● **Stated task**: Copy every line of the material below word for word.
++++++++++
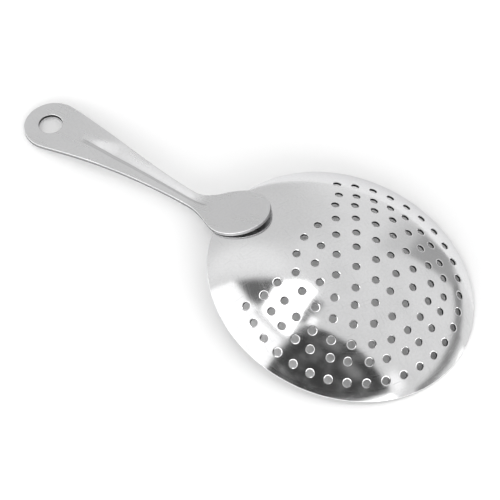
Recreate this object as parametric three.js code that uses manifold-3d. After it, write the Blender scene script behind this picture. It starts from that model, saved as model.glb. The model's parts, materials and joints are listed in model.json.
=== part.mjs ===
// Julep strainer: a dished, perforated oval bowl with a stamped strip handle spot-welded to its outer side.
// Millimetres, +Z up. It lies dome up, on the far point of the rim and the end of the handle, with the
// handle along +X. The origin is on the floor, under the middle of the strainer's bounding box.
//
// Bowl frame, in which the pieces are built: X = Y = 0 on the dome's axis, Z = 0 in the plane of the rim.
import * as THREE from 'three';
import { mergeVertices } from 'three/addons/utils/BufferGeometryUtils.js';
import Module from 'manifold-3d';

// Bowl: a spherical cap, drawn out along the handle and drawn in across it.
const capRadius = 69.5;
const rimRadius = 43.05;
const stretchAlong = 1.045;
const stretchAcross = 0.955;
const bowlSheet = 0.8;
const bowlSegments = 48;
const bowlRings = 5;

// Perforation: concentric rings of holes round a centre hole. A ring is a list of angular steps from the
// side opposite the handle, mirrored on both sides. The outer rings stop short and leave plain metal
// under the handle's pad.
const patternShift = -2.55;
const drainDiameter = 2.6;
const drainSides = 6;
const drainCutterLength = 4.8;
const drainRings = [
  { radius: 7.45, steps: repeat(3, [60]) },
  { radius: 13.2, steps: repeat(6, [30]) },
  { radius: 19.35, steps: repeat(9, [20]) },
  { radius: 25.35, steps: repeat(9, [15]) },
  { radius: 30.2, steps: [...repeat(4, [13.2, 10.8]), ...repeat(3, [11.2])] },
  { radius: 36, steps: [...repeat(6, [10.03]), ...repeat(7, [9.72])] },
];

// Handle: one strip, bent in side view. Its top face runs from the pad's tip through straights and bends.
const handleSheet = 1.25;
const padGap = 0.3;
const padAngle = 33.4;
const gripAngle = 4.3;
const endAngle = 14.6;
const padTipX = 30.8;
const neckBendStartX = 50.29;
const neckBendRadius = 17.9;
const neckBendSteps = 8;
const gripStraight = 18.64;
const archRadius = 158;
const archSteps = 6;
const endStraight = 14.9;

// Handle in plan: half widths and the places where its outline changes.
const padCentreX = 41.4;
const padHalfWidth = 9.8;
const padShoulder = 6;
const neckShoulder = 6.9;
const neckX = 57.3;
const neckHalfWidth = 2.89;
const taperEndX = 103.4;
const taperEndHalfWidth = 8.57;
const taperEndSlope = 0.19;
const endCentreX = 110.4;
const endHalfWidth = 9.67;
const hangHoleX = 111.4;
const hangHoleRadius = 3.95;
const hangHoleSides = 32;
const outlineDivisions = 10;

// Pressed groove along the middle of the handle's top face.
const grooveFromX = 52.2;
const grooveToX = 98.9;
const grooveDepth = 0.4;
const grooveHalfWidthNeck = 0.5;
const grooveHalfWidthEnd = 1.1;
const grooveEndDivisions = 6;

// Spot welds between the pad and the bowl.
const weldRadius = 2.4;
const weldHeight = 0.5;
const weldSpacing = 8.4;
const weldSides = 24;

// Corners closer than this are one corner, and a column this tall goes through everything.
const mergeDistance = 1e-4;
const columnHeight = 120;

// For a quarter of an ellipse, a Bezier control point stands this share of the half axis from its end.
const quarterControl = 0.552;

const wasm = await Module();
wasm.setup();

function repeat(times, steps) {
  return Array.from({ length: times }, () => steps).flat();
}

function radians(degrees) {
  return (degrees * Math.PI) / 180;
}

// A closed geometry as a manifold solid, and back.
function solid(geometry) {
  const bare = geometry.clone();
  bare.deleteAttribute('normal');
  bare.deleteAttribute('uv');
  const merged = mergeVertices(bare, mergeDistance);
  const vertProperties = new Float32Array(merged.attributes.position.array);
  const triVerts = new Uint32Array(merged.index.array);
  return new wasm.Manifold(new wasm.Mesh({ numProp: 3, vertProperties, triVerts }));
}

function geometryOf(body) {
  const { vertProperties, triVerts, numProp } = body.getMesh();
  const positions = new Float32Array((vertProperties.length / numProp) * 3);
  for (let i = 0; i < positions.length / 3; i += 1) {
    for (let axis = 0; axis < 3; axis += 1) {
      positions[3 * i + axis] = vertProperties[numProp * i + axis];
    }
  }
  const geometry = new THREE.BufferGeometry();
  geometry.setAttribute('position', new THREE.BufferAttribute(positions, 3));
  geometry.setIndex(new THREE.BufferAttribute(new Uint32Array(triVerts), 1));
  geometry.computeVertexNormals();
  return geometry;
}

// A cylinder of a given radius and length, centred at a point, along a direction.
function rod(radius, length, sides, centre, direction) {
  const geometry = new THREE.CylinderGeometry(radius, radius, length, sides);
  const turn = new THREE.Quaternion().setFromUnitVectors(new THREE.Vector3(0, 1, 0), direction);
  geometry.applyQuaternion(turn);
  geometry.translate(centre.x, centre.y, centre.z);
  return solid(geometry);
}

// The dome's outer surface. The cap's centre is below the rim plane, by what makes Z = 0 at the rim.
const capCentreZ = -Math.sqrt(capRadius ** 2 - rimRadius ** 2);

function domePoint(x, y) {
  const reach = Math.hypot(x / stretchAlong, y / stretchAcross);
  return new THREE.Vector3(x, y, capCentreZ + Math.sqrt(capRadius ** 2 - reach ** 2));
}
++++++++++
● **Worked solution**:
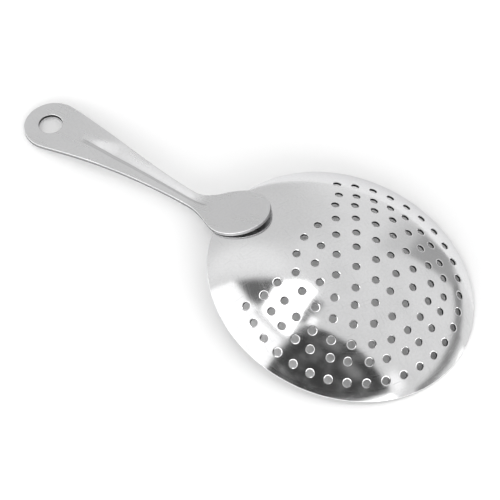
Recreate this object as parametric three.js code that uses manifold-3d. After it, write the Blender scene script behind this picture. It starts from that model, saved as model.glb. The model's parts, materials and joints are listed in model.json.
=== part.mjs ===
// Julep strainer: a dished, perforated oval bowl with a stamped strip handle spot-welded to its outer side.
// Millimetres, +Z up. It lies dome up, on the far point of the rim and the end of the handle, with the
// handle along +X. The origin is on the floor, under the middle of the strainer's bounding box.
//
// Bowl frame, in which the pieces are built: X = Y = 0 on the dome's axis, Z = 0 in the plane of the rim.
import * as THREE from 'three';
import { mergeVertices } from 'three/addons/utils/BufferGeometryUtils.js';
import Module from 'manifold-3d';

// Bowl: a spherical cap, drawn out along the handle and drawn in across it.
const capRadius = 69.5;
const rimRadius = 43.05;
const stretchAlong = 1.045;
const stretchAcross = 0.955;
const bowlSheet = 0.8;
const bowlSegments = 48;
const bowlRings = 5;

// Perforation: concentric rings of holes round a centre hole. A ring is a list of angular steps from the
// side opposite the handle, mirrored on both sides. The outer rings stop short and leave plain metal
// under the handle's pad.
const patternShift = -2.55;
const drainDiameter = 2.6;
const drainSides = 6;
const drainCutterLength = 4.8;
const drainRings = [
  { radius: 7.45, steps: repeat(3, [60]) },
  { radius: 13.2, steps: repeat(6, [30]) },
  { radius: 19.35, steps: repeat(9, [20]) },
  { radius: 25.35, steps: repeat(9, [15]) },
  { radius: 30.2, steps: [...repeat(4, [13.2, 10.8]), ...repeat(3, [11.2])] },
  { radius: 36, steps: [...repeat(6, [10.03]), ...repeat(7, [9.72])] },
];

// Handle: one strip, bent in side view. Its top face runs from the pad's tip through straights and bends.
const handleSheet = 1.25;
const padGap = 0.3;
const padAngle = 33.4;
const gripAngle = 4.3;
const endAngle = 14.6;
const padTipX = 30.8;
const neckBendStartX = 50.29;
const neckBendRadius = 17.9;
const neckBendSteps = 8;
const gripStraight = 18.64;
const archRadius = 158;
const archSteps = 6;
const endStraight = 14.9;

// Handle in plan: half widths and the places where its outline changes.
const padCentreX = 41.4;
const padHalfWidth = 9.8;
const padShoulder = 6;
const neckShoulder = 6.9;
const neckX = 57.3;
const neckHalfWidth = 2.89;
const taperEndX = 103.4;
const taperEndHalfWidth = 8.57;
const taperEndSlope = 0.19;
const endCentreX = 110.4;
const endHalfWidth = 9.67;
const hangHoleX = 111.4;
const hangHoleRadius = 3.95;
const hangHoleSides = 32;
const outlineDivisions = 10;

// Pressed groove along the middle of the handle's top face.
const grooveFromX = 52.2;
const grooveToX = 98.9;
const grooveDepth = 0.4;
const grooveHalfWidthNeck = 0.5;
const grooveHalfWidthEnd = 1.1;
const grooveEndDivisions = 6;

// Spot welds between the pad and the bowl.
const weldRadius = 2.4;
const weldHeight = 0.5;
const weldSpacing = 8.4;
const weldSides = 24;

// Corners closer than this are one corner, and a column this tall goes through everything.
const mergeDistance = 1e-4;
const columnHeight = 120;

// For a quarter of an ellipse, a Bezier control point stands this share of the half axis from its end.
const quarterControl = 0.552;

const wasm = await Module();
wasm.setup();

function repeat(times, steps) {
  return Array.from({ length: times }, () => steps).flat();
}

function radians(degrees) {
  return (degrees * Math.PI) / 180;
}

// A closed geometry as a manifold solid, and back.
function solid(geometry) {
  const bare = geometry.clone();
  bare.deleteAttribute('normal');
  bare.deleteAttribute('uv');
  const merged = mergeVertices(bare, mergeDistance);
  const vertProperties = new Float32Array(merged.attributes.position.array);
  const triVerts = new Uint32Array(merged.index.array);
  return new wasm.Manifold(new wasm.Mesh({ numProp: 3, vertProperties, triVerts }));
}

function geometryOf(body) {
  const { vertProperties, triVerts, numProp } = body.getMesh();
  const positions = new Float32Array((vertProperties.length / numProp) * 3);
  for (let i = 0; i < positions.length / 3; i += 1) {
    for (let axis = 0; axis < 3; axis += 1) {
      positions[3 * i + axis] = vertProperties[numProp * i + axis];
    }
  }
  const geometry = new THREE.BufferGeometry();
  geometry.setAttribute('position', new THREE.BufferAttribute(positions, 3));
  geometry.setIndex(new THREE.BufferAttribute(new Uint32Array(triVerts), 1));
  geometry.computeVertexNormals();
  return geometry;
}

// A cylinder of a given radius and length, centred at a point, along a direction.
function rod(radius, length, sides, centre, direction) {
  const geometry = new THREE.CylinderGeometry(radius, radius, length, sides);
  const turn = new THREE.Quaternion().setFromUnitVectors(new THREE.Vector3(0, 1, 0), direction);
  geometry.applyQuaternion(turn);
  geometry.translate(centre.x, centre.y, centre.z);
  return solid(geometry);
}

// The dome's outer surface. The cap's centre is below the rim plane, by what makes Z = 0 at the rim.
const capCentreZ = -Math.sqrt(capRadius ** 2 - rimRadius ** 2);

function domePoint(x, y) {
  const reach = Math.hypot(x / stretchAlong, y / stretchAcross);
  return new THREE.Vector3(x, y, capCentreZ + Math.sqrt(capRadius ** 2 - reach ** 2));
}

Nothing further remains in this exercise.